In 2013, KPMG settled with the Dutch Public Prosecutor and three former KPMG accountants. That investigation focused on the role of the accountant in relation to potential misconduct on the part of an audit client (see also In context February 2014).
KPMG settles head office construction case
KPMG’s problems are not limited to auditing issues; the company settled with the Dutch Public Prosecutor in July 2017 in relation to the development and new-build construction of the KPMG head office in Amstelveen, the Netherlands. According to the Dutch Public Prosecutor, KPMG’s renewed compliance policy and cooperation with the investigation played an important and positive role when determining the EUR 8 million settlement.
PwC settles multiple issues in US and UK
PricewaterhouseCoopers was fined GBP 5.1 million by the UK Financial Reporting Counsel (FRC) in August 2017 for allegedly failing to obtain sufficient appropriate audit evidence and exercise sufficient professional scepticism. The alleged misconduct concerns several failures arising during the audit of professional services firm RSM Tenon Group plc. In addition, a senior audit partner agreed to pay a fine of GBP 150,000, reduced to GBP 114,750 after adjustment for mitigating factors and a discount for settlement. According to the FRC’s press release, both PwC and the senior partner received a “severe reprimand”.
PwC is also facing other issues. In May 2017, PwC and a retired audit partner received fines from the FRC (see FRC press release ) for alleged misconduct over their audit of Connaught plc. In the US, the PCAOB imposed a USD 1 million penalty against PwC for alleged violations in its examination and audit of Merrill Lynch’s compliance with the SEC’s Customer Protection Rule. According to the PCAOB, PwC wrongfully issued audit and examination reports of Merrill Lynch, stating Merrill Lynch complied with the Customer Protection Rule in fiscal year 2014. PwC did not, according to the PCAOB, have sufficient evidence for this claim, but allegedly issued the report anyway. In 2016, the SEC found that Merrill Lynch had violated the Customer Protection Rule for several years by holding tens of billions of dollars of its customers’ securities in accounts that were subject to liens by third parties.
The enforcement actions against alleged audit failures of KPMG and PwC highlight regulators’ current attention on the role of auditors. Following the various recent investigations and their resulting sanctions, auditors will need to take into account this increased regulatory attention.
Halliburton settles Africa FCPA offenses once again
Energy industry corporation Halliburton Company has agreed with the SEC to pay USD 29.2 million to settle charges of violating the books and records and internal controls provisions of the Foreign Corrupt Practices Act (FCPA). Halliburton’s former vice-president, who was involved in the alleged misconduct, has agreed to pay a USD 75,000 penalty. The settlement consists of a payment of USD 14 million in disgorgement, USD 1.2 million in interest, and a USD 14 million penalty. In addition, Halliburton must engage an independent consultant for 18 months to review its compliance programme, particularly in Africa.

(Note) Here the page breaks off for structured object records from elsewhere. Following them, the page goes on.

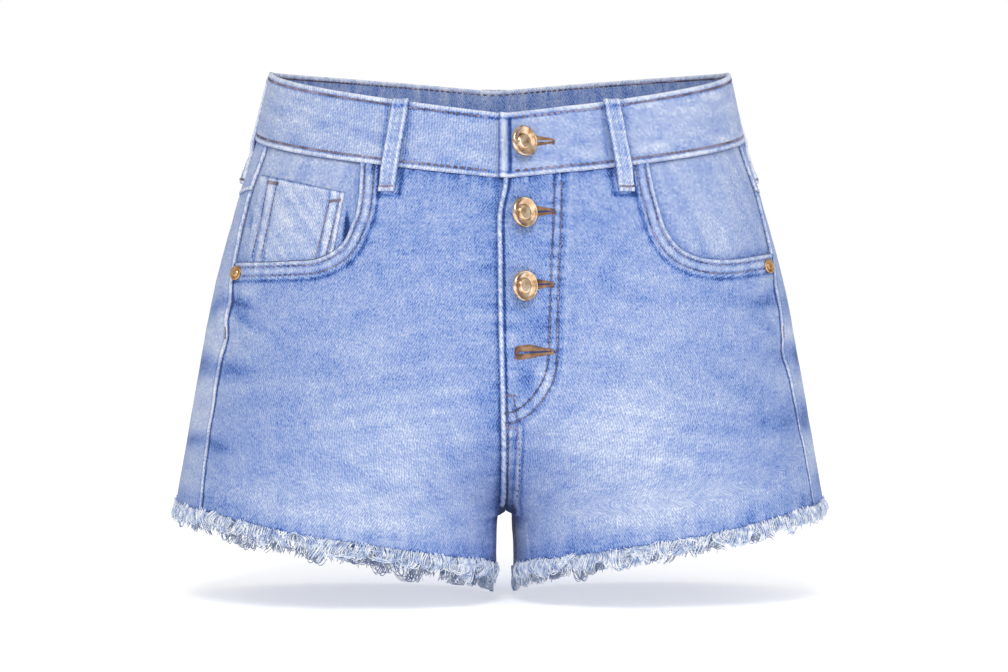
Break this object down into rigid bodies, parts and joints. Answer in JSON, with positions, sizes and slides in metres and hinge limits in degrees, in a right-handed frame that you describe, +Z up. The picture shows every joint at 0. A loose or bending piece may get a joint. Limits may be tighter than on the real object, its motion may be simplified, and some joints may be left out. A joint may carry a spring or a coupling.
{
  "type": "denim shorts",
  "caption": "High-waisted denim shorts, filled out as when worn, with an exposed button fly, curved front pockets, belt loops and raw frayed hems",
  "frame": {"origin": "middle of the waist, halfway up the waistband at the side seams, where a wearer's waist holds the garment", "axes": "+Z up out of the waist, -Y the way the front faces, +X towards the wearer's left"},
  "size_m": [0.3883, 0.2434, 0.315],
  "materials": {
    "denim": "washed blue cotton twill",
    "loose_threads": "pale frayed cotton threads",
    "button_brass": "polished, slightly worn",
    "rivet_copper": "coppery, slightly worn"
  },
  "bodies": {
    "root": {"waistband": "denim", "front_right": "denim", "front_left": "denim", "back_right": "denim", "back_left": "denim", "yoke_right": "denim", "yoke_left": "denim", "back_pocket_right": "denim", "back_pocket_left": "denim", "pocket_facing_right": "denim", "pocket_facing_left": "denim", "coin_pocket": "denim", "fly_shield": "denim", "belt_loop_front_right": "denim", "belt_loop_side_right": "denim", "belt_loop_centre_back": "denim", "belt_loop_side_left": "denim", "belt_loop_front_left": "denim", "hem_fringe_right": "loose_threads", "hem_fringe_left": "loose_threads", "button_1": "button_brass", "button_2": "button_brass", "button_3": "button_brass", "rivet_right": "rivet_copper", "rivet_left": "rivet_copper"}
  },
  "joints": []
}
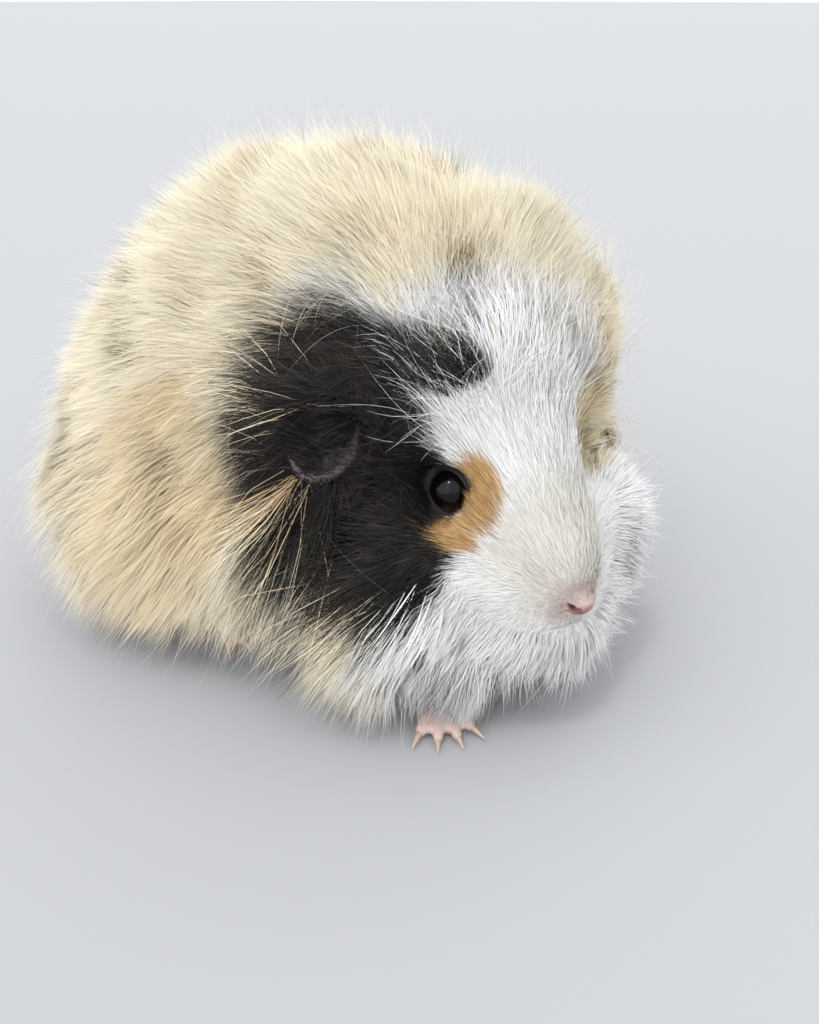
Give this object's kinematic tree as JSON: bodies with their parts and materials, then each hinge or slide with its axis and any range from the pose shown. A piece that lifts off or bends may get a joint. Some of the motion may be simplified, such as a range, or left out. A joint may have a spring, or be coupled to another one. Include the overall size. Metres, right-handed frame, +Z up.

According to Halliburton’s press release, in 2010 a whistleblower anonymously alerted the company to possible FCPA violations in Angola. The company immediately reported this to the SEC and DOJ and started an internal investigation. According to the SEC’s order, officials at Angola’s state oil company advised Halliburton to partner with local Angolan businesses, as required by Angolan law, to win bids in new projects. Halliburton’s former vice-president, tasked with leading this effort, succeeded in partnering with a local Angolan company. However, this local company was owned by a former Halliburton employee, who was a neighbour and friend of the Angolan government official who eventually approved seven contracts, worth almost USD 14 million. From April 2010 until April 2011, Halliburton paid the local Angolan company USD 3.705 million.
Despite the fact that Halliburton’s compliance programme was entirely revamped and monitored after the settlement between Haliburton and its former subsidiary KBR in 2009 (still ranked third on the top ten list of FCPA-related settlements), the company was found to have violated books and records, as well as the internal controls provisions of the FCPA. According to Antonia Chion, Associate Director in the SEC’s Enforcement Division, “Halliburton committed to using a particular supplier that posed significant FCPA risks, and a company vice-president circumvented important internal accounting controls to get the deal done quickly…Companies and their executives must comply with these internal accounting controls that help ensure the integrity of corporate transactions.”
This settlement shows the difficulties and risks of doing business in high-risk jurisdictions. Using agents or other third parties is almost unavoidable; in some cases, working with local partners may even be a legal requirement. However, companies should always be aware that they may also be held liable for the actions of their agents. If third parties are engaged, it is important to always confirm that they conduct their business honestly, and that they do not receive improper gifts, entertainment or other inducements to get things done quickly. Having the adequate anti-bribery/compliance measures in place is vital.